__TO DO__: Your task is to copy the material exactly.

## BEGIN SOURCE EXCERPT

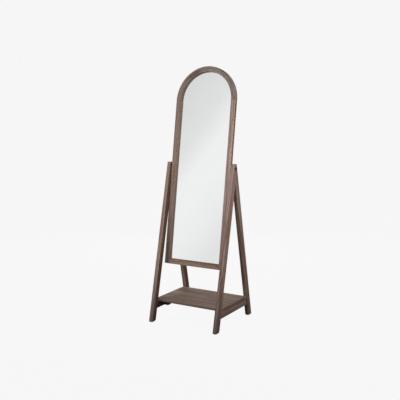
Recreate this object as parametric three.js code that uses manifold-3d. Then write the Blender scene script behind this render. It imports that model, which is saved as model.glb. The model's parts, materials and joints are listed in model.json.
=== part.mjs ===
// Cheval floor mirror: an arched mirror in a wooden frame, hung on two friction pivots between two
// A-shaped side frames that a low shelf ties together.
// Millimetres. +X is the viewer's right, -Y the front and +Z up. The origin is on the floor, midway
// between the four feet. The tilting mirror is built about its pivot axis in a group of its own.
import * as THREE from 'three';
import { mergeVertices } from 'three/addons/utils/BufferGeometryUtils.js';
import Module from 'manifold-3d';

const wasm = await Module();
wasm.setup();

// ---- Driving dimensions ----
const FIT_GAP = 0.3; // clearance between pieces that touch
const SIDES = [['left', -1], ['right', 1]]; // sign of X
const ENDS = [['front', -1], ['rear', 1]]; // sign of Y

const STAND_WIDTH = 500; // over the outer faces of the side frames
const STAND_DEPTH = 496; // over the feet, if the legs ran down to the floor
const STAND_HEIGHT = 1030;
const LEG_THICKNESS = 26; // along X
const LEG_DEPTH = 42; // section of a leg, measured level from front to rear
const APEX_DEPTH = 28; // flat top of a side frame, where its two legs meet
const GLIDE = { width: 20, depth: 34, height: 3 };

const SHELF_TOP = 141;
const SHELF_THICKNESS = 16;
const SHELF_WIDTH = 494;
const SHELF_CLEARANCE = 1; // from the board's top edge to each leg
const RAIL_HEIGHT = 46;
const RAIL_THICKNESS = 15;
const RAIL_INSET = 6; // from a side frame's outer face in to a rail's outer face
const BLOCK = { length: 33, depth: 36, height: 43, spread: 165 }; // spread between two on one rail

const PIVOT_DROP = 28; // below the flat top of a side frame
const TILT = THREE.MathUtils.degToRad(8.4); // top leans back
const MIRROR_GAP = 5; // between a side frame and the mirror's frame
const MIRROR_BELOW = 642; // from the pivot down to the bottom edge
const MIRROR_ABOVE = 651; // from the pivot up to the crown of the arch
const FACE_WIDTH = 34; // of the mirror's frame, seen from the front
const FRAME_THICKNESS = 22;
const LIP_THICKNESS = 16; // wood in front of the glass
const REBATE_WIDTH = 9; // how far the frame covers the glass, with its clearance
const GLASS_CLEARANCE = 1; // round the glass's edge, inside the rebate
const GLASS_THICKNESS = 3;
const BACKING_THICKNESS = 2.4;

const BOLT = {
  shank: 3, length: 46, headRadius: 8.5, headHeight: 3, edge: 0.8, socket: 2.9, socketDepth: 1.8,
};
const HEAD_WASHER = { radius: 10, thickness: 1 };
const FRICTION_WASHER_RADIUS = 12;
const INSERT = { radius: 5, length: 15 };
const BORE_CLEARANCE = 0.3; // round a bolt's shank
const DOWEL_CLEARANCE = 0.3;
const APEX_DOWEL = { radius: 4, length: 30 };
const RAIL_DOWEL = { radius: 3, length: 30 };
const FRAME_DOWEL = { radius: 3, length: 28 };
const APEX_DOWEL_DROPS = [64, 96]; // below the flat top of a side frame
const CLIP = { length: 30, width: 12, thickness: 1.5, overhang: 10 };
const CLIP_SCREW = { shank: 1.6, length: 13, headRadius: 3.4, headHeight: 1.8 };
const BLOCK_SCREW = { shank: 2, length: 54, headRadius: 4, headHeight: 2 };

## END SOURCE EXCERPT

__ANSWER BELOW__:
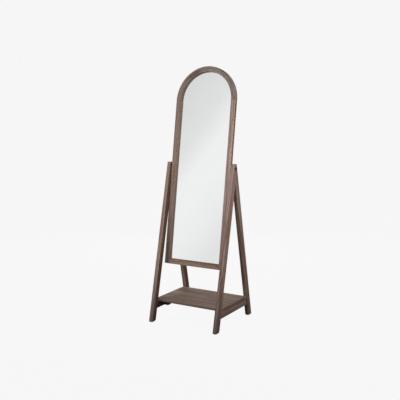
Recreate this object as parametric three.js code that uses manifold-3d. Then write the Blender scene script behind this render. It imports that model, which is saved as model.glb. The model's parts, materials and joints are listed in model.json.
=== part.mjs ===
// Cheval floor mirror: an arched mirror in a wooden frame, hung on two friction pivots between two
// A-shaped side frames that a low shelf ties together.
// Millimetres. +X is the viewer's right, -Y the front and +Z up. The origin is on the floor, midway
// between the four feet. The tilting mirror is built about its pivot axis in a group of its own.
import * as THREE from 'three';
import { mergeVertices } from 'three/addons/utils/BufferGeometryUtils.js';
import Module from 'manifold-3d';

const wasm = await Module();
wasm.setup();

// ---- Driving dimensions ----
const FIT_GAP = 0.3; // clearance between pieces that touch
const SIDES = [['left', -1], ['right', 1]]; // sign of X
const ENDS = [['front', -1], ['rear', 1]]; // sign of Y

const STAND_WIDTH = 500; // over the outer faces of the side frames
const STAND_DEPTH = 496; // over the feet, if the legs ran down to the floor
const STAND_HEIGHT = 1030;
const LEG_THICKNESS = 26; // along X
const LEG_DEPTH = 42; // section of a leg, measured level from front to rear
const APEX_DEPTH = 28; // flat top of a side frame, where its two legs meet
const GLIDE = { width: 20, depth: 34, height: 3 };

const SHELF_TOP = 141;
const SHELF_THICKNESS = 16;
const SHELF_WIDTH = 494;
const SHELF_CLEARANCE = 1; // from the board's top edge to each leg
const RAIL_HEIGHT = 46;
const RAIL_THICKNESS = 15;
const RAIL_INSET = 6; // from a side frame's outer face in to a rail's outer face
const BLOCK = { length: 33, depth: 36, height: 43, spread: 165 }; // spread between two on one rail

const PIVOT_DROP = 28; // below the flat top of a side frame
const TILT = THREE.MathUtils.degToRad(8.4); // top leans back
const MIRROR_GAP = 5; // between a side frame and the mirror's frame
const MIRROR_BELOW = 642; // from the pivot down to the bottom edge
const MIRROR_ABOVE = 651; // from the pivot up to the crown of the arch
const FACE_WIDTH = 34; // of the mirror's frame, seen from the front
const FRAME_THICKNESS = 22;
const LIP_THICKNESS = 16; // wood in front of the glass
const REBATE_WIDTH = 9; // how far the frame covers the glass, with its clearance
const GLASS_CLEARANCE = 1; // round the glass's edge, inside the rebate
const GLASS_THICKNESS = 3;
const BACKING_THICKNESS = 2.4;

const BOLT = {
  shank: 3, length: 46, headRadius: 8.5, headHeight: 3, edge: 0.8, socket: 2.9, socketDepth: 1.8,
};
const HEAD_WASHER = { radius: 10, thickness: 1 };
const FRICTION_WASHER_RADIUS = 12;
const INSERT = { radius: 5, length: 15 };
const BORE_CLEARANCE = 0.3; // round a bolt's shank
const DOWEL_CLEARANCE = 0.3;
const APEX_DOWEL = { radius: 4, length: 30 };
const RAIL_DOWEL = { radius: 3, length: 30 };
const FRAME_DOWEL = { radius: 3, length: 28 };
const APEX_DOWEL_DROPS = [64, 96]; // below the flat top of a side frame
const CLIP = { length: 30, width: 12, thickness: 1.5, overhang: 10 };
const CLIP_SCREW = { shank: 1.6, length: 13, headRadius: 3.4, headHeight: 1.8 };
const BLOCK_SCREW = { shank: 2, length: 54, headRadius: 4, headHeight: 2 };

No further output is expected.